Instances of vote switching have already occurred this year, and all credible reports have it from Obama to McCain (surprise)- and if you don't think the last two election were stolen, watch this. Then meet the man asked (by a Republican candidate) to create a vote switching program. Vote switching occurred in the '04 election 12 to 1 in favor of the Republicans... And to find out how it may happen this year, listen here!

Sunday, November 2, 2008

Art & Photojournalism

Having reached the half century mark, there are some conversations I just can't spend all that much time on anymore, like: "What do women really want?" Spent way too much time on that one- a conversation that had to be had, and will continue to be had, though not by me. You ponder it, debate it, turn it upside down and get drunk on it- nurse the hangover, and finally go on, hopefully but doubtfully, all the wiser.

Victims, Issue 74 of Colors magazine devotes itself in large part to the recent earthquake in China, which brought to mind all the recent blog chatter dealing with the current state of photojournalism and its aging visual aesthetic. And valid as that conversation may be, I have to admit I don't quite get it. Photojournalism does on occasion reach the level of art, no doubt, but just how is someone to change, to "modernize" the visual aesthetics of say... the pain, loss and suffering of the China earthquake?

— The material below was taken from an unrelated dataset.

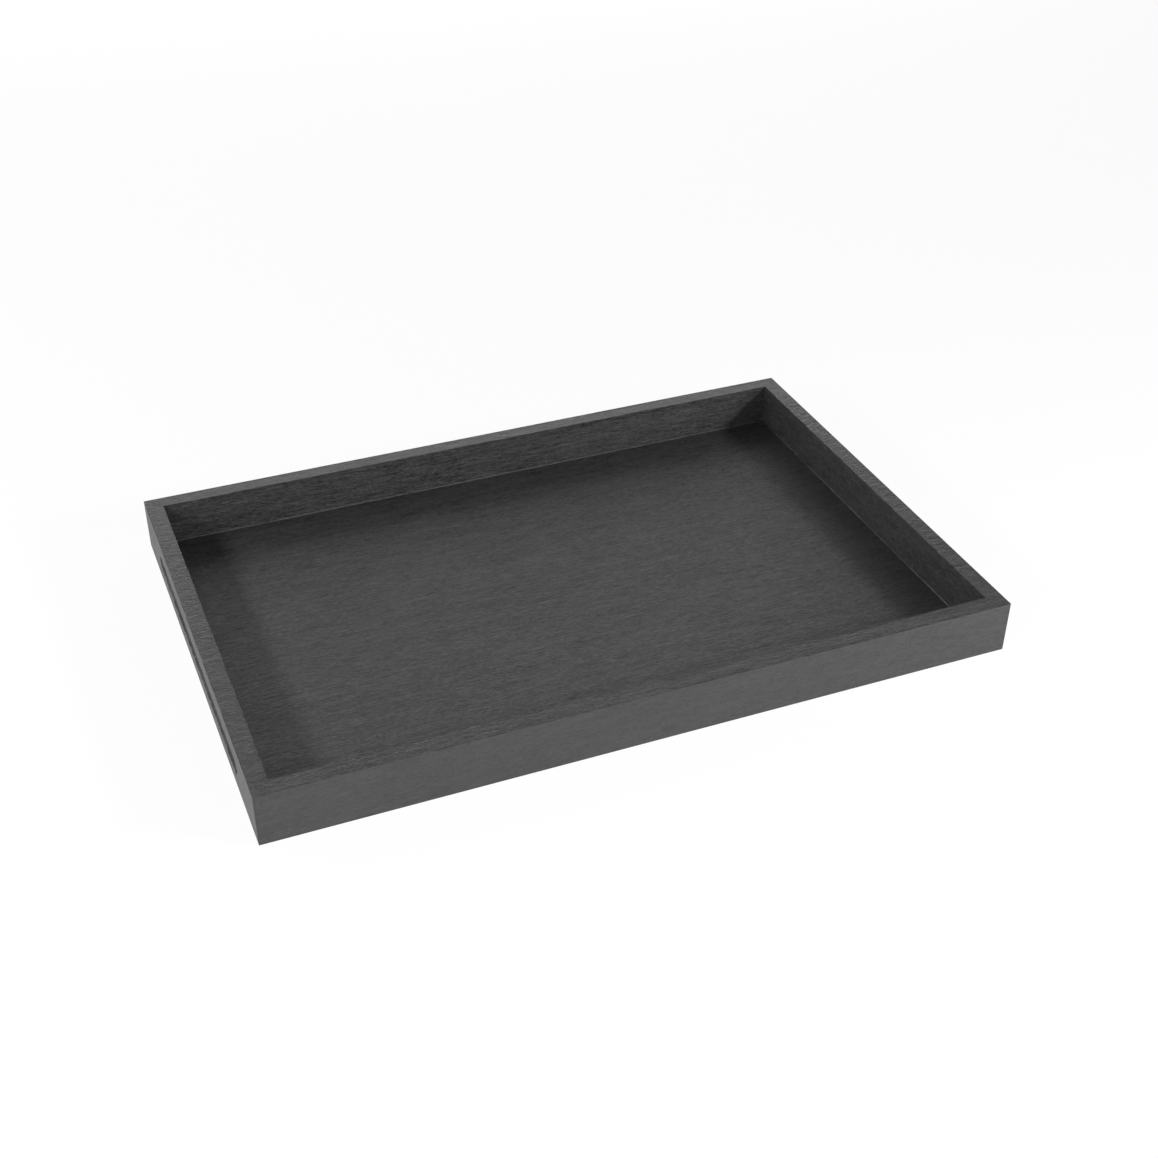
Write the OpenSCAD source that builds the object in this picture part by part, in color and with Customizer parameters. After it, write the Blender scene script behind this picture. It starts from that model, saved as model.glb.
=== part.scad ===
/* [Tray] */
// Outside length of the tray, along X
tray_l = 600; // [450:10:700]
// Outside width of the tray, along Y
tray_w = 400; // [300:10:500]
// Height of the rim above the table
rail_h = 44.5; // [40:0.5:60]
// Thickness of the four rails
rail_t = 14.4; // [12:0.2:20]
// Width of the small bevel on every outer edge
arris = 0.4; // [0.3:0.1:1]

/* [Floor] */
// Height of the floor's upper face above the table
floor_top = 7.5; // [7:0.5:12]
// Thickness of the floor panel
panel_t = 5; // [3:0.5:6]
// Depth of the groove that holds the panel
housing_d = 6; // [4:0.5:8]
// Gap between the panel's edge and the bottom of its groove
panel_gap = 0.5; // [0.2:0.1:1]
// Play between the panel and the top of its groove
panel_play = 0.1; // [0.05:0.05:0.3]
// Width of the bevelled toe where the rails meet the floor
toe = 0.8; // [0.5:0.1:2]

/* [Finger grips] */
// Distance from the tray's corners to the ends of a grip
grip_margin = 58; // [30:1:80]
// Height of a grip's opening
grip_h = 14; // [13:0.5:16]
// Depth of a grip, no more than half its height
grip_d = 6.4; // [5:0.1:6.5]
// Height of a grip's middle above the table
grip_z = 20; // [18:0.5:24]
// Width of the bevel round a grip's opening
grip_ease = 1; // [0.5:0.1:1.5]

/* [Corner splines] */
// Thickness of a spline
spline_t = 3; // [2:0.5:4]
// Width of a spline, across the mitre
spline_w = 10; // [8:0.5:14]
// Height of a spline
spline_h = 24; // [16:1:28]
// Distance from the inner corner to a spline's middle, along the mitre
spline_inset = 7.5; // [6:0.5:9]
// Clearance on each cheek of a spline
spline_fit = 0.05; // [0.02:0.01:0.1]
// Clearance at the edges and ends of a spline
spline_gap = 0.3; // [0.1:0.1:1]

/* [Hidden] */
$fn = 64;
// Overrun of every cut past the face that it starts from
cut = 1;
// Depth of the whole rail section, toe included
section_d = rail_t + toe;
// Underside of the floor panel, where it lies on the rails
panel_z = floor_top - panel_t;
// Upper face of the groove that holds the panel
housing_top = floor_top + panel_play;
// Length and width of the panel, out to its edges in the grooves
panel_inset = rail_t - housing_d + panel_gap;
panel_l = tray_l - 2 * panel_inset;
panel_w = tray_w - 2 * panel_inset;
// Radius of the round-nosed bit that leaves a grip of this height and depth, and how far the
// middle of its nose stays outside the face
grip_r = (grip_h * grip_h / 4 + grip_d * grip_d) / (2 * grip_d);
grip_out = grip_r - grip_d;
// Straight run between a grip's round ends
grip_run = tray_w - 2 * grip_margin - grip_h;
// Middle of a spline: along the diagonal from the outer corner, and above the table
spline_s = rail_t * sqrt(2) - spline_inset;
spline_z = (floor_top + rail_h) / 2;
// Colours of the stained wood and of the bare splines
stain = [0.27, 0.27, 0.27];
stain_floor = [0.25, 0.25, 0.25];
bare_wood = [0.72, 0.58, 0.4];

// Section of a rail: X runs inward from the outer face, Y is height
module rail_section() {
    polygon([
        [0, arris],
        [arris, 0],
        [rail_t - arris, 0],
        [rail_t, arris],
        [rail_t, panel_z],
        [rail_t - housing_d, panel_z],
        [rail_t - housing_d, housing_top],
        [section_d, housing_top],
        [rail_t, housing_top + toe],
        [rail_t, rail_h - arris],
        [rail_t - arris, rail_h],
        [arris, rail_h],
        [0, rail_h - arris],
    ]);
}

// Plan of a rail, mitred at both ends, with its outer corners bevelled
module mitre_plan(run) {
    half = run / 2;
    polygon([
        [arris - half, 0],
        [half - arris, 0],
        [half - arris / 2, arris / 2],
        [half - section_d, section_d],
        [section_d - half, section_d],
        [arris / 2 - half, arris / 2],
    ]);
}

// Socket for a spline in the corner where a rail of this run ends
module spline_socket(run, end) {
    translate([end * run / 2, 0, spline_z])
        rotate([0, 0, 90 + end * 45])
            translate([spline_s, 0, 0])
                cube([spline_t + 2 * spline_fit, spline_w + 2 * spline_gap,
                    spline_h + 2 * spline_gap], center = true);
}

// A rail along X, with its outer face on the XZ plane and its inner face towards +Y
module rail(run) {
    difference() {
        intersection() {
            rotate([90, 0, 90])
                linear_extrude(run, center = true)
                    rail_section();
            linear_extrude(rail_h)
                mitre_plan(run);
        }
        for (end = [-1, 1])
            spline_socket(run, end);
    }
}

// Section of a grip: X is height about its middle, Y is depth from the outer face
module grip_section() {
    half = grip_h / 2;
    mouth = half + grip_ease;
    intersection() {
        union() {
            translate([0, -grip_out])
                circle(grip_r);
            polygon([
                [-mouth, -cut],
                [mouth, -cut],
                [mouth, 0],
                [half - grip_ease, grip_ease],
                [grip_ease - half, grip_ease],
                [-mouth, 0],
            ]);
        }
        translate([-grip_h, -cut])
            square([2 * grip_h, grip_d + 2 * cut]);
    }
}

// Cutter for a grip, as a round-nosed bit would leave it, running inward from the XZ plane
module grip_cutter() {
    rotate([-90, 0, 0]) {
        rotate([90, 0, 90])
            linear_extrude(grip_run, center = true)
                grip_section();
        for (end = [-1, 1])
            translate([end * grip_run / 2, 0, 0])
                rotate([0, 0, -90 * end])
                    rotate_extrude(angle = 180)
                        intersection() {
                            grip_section();
                            translate([0, -cut])
                                square([grip_h, grip_d + 2 * cut]);
                        }
    }
}

// A short rail with the finger grip in its outer face
module grip_rail() {
    difference() {
        rail(tray_w);
        translate([0, 0, grip_z])
            grip_cutter();
    }
}

module front_rail() {
    color(stain)
        translate([0, -tray_w / 2, 0])
            rail(tray_l);
}

module back_rail() {
    color(stain)
        translate([0, tray_w / 2, 0])
            rotate([0, 0, 180])
                rail(tray_l);
}

module left_rail() {
    color(stain)
        translate([-tray_l / 2, 0, 0])
            rotate([0, 0, -90])
                grip_rail();
}

module right_rail() {
    color(stain)
        translate([tray_l / 2, 0, 0])
            rotate([0, 0, 90])
                grip_rail();
}

module floor_panel() {
    color(stain_floor)
        translate([-panel_l / 2, -panel_w / 2, panel_z])
            cube([panel_l, panel_w, panel_t]);
}

// A loose tongue across one mitre; side_x and side_y say which corner
module corner_spline(side_x, side_y) {
    color(bare_wood)
        translate([side_x * tray_l / 2, side_y * tray_w / 2, spline_z])
            rotate([0, 0, side_x * side_y * 45])
                translate([-side_x * spline_s, 0, 0])
                    cube([spline_t, spline_w, spline_h], center = true);
}

front_rail();
back_rail();
left_rail();
right_rail();
floor_panel();
corner_spline(-1, -1);  // spline_front_left
corner_spline(1, -1);  // spline_front_right
corner_spline(-1, 1);  // spline_back_left
corner_spline(1, 1);  // spline_back_right
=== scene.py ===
"""Dark stained wooden tray: its rails and floor, their finishes, the ground, light and camera.

Everything is in metres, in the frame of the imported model: the origin is the middle of the tray's
footprint on the ground, X runs along the long side, Y towards the back and Z up.
"""
import math

import bmesh
import bpy
import numpy as np
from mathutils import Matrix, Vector
from mathutils.geometry import delaunay_2d_cdt


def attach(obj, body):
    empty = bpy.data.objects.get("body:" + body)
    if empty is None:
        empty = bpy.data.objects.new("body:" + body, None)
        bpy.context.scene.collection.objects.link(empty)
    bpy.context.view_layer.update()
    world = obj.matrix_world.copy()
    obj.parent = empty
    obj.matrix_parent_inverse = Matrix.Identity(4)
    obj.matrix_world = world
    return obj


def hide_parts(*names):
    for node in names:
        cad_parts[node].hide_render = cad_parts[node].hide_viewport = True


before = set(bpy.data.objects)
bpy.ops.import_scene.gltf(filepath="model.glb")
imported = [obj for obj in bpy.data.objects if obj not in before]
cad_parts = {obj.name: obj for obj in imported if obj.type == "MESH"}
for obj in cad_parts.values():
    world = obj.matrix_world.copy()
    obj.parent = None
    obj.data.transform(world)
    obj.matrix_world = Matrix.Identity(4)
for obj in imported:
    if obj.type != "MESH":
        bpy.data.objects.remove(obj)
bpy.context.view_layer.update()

MM = 0.001

# Sizes of the tray, as in the part's source
TRAY_L, TRAY_W, RAIL_H, RAIL_T = 600 * MM, 400 * MM, 44.5 * MM, 14.4 * MM
ARRIS, TOE = 0.4 * MM, 0.8 * MM
FLOOR_TOP, PANEL_T, HOUSING_D = 7.5 * MM, 5 * MM, 6 * MM
PANEL_GAP, PANEL_PLAY = 0.5 * MM, 0.1 * MM
GRIP_MARGIN, GRIP_H, GRIP_D, GRIP_Z, GRIP_EASE = 58 * MM, 14 * MM, 6.4 * MM, 20 * MM, 1 * MM
SPLINE_T, SPLINE_W, SPLINE_H, SPLINE_INSET = 3 * MM, 10 * MM, 24 * MM, 7.5 * MM
SPLINE_FIT, SPLINE_GAP = 0.05 * MM, 0.3 * MM

PANEL_Z = FLOOR_TOP - PANEL_T
HOUSING_TOP = FLOOR_TOP + PANEL_PLAY
PANEL_INSET = RAIL_T - HOUSING_D + PANEL_GAP

# Faces of a rail and of the floor panel, which are also their material slots
OUTER, RIM, INNER, UNDER = range(4)
PANEL_TOP, PANEL_UNDER = range(2)

# Fineness of the meshes
SUPPORT = 0.15 * MM       # distance of the loops that keep a flat face flat next to a rounding
ARRIS_STEPS = 3           # segments of a rounded arris
CORNER_STEPS = 3          # segments of half an upright corner, out to the mitre
GRIP_STEPS = 16           # segments of a quarter turn in the finger grips
EASE_STEPS = 6            # segments of a grip's rounded mouth
PLAIN_STEP = 4 * MM       # size of the faces on the rails' outer sides
UNDER_STEP = 20 * MM      # size of the faces on the panel's underside
PANEL_STEP_ALONG = 4.5 * MM
PANEL_STEP_ACROSS = 0.65 * MM
GRIP_CLEAR = 1.5 * MM     # least distance from a grip's mouth to the points of the face round it

# Tolerances
NEAR = 1e-9               # lengths that differ by less are equal
WELD = 2e-7               # vertices closer than this become one
SLIVER = 1e-8             # edges shorter than this are dissolved
SHARP = math.radians(38)  # an edge that turns by more than this stays sharp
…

Art is certainly not the first consideration here- and when images of tragedy approach the level of art, you know it will be followed by criticism of exploiting said tragedy.

Much has been said of the "tradition" (ie- style) of photojournalism, when it's basic language is simply to record the necessary visual info in the most effective manner possible. Occasionally, it rises above that; be happy when it does- or else, point the way...

Saturday, November 1, 2008

Studs Terkel- RIP

They don't make 'em like this no more. Writer, civil rights activist, and hands down champion of the working man-- RIP Studs!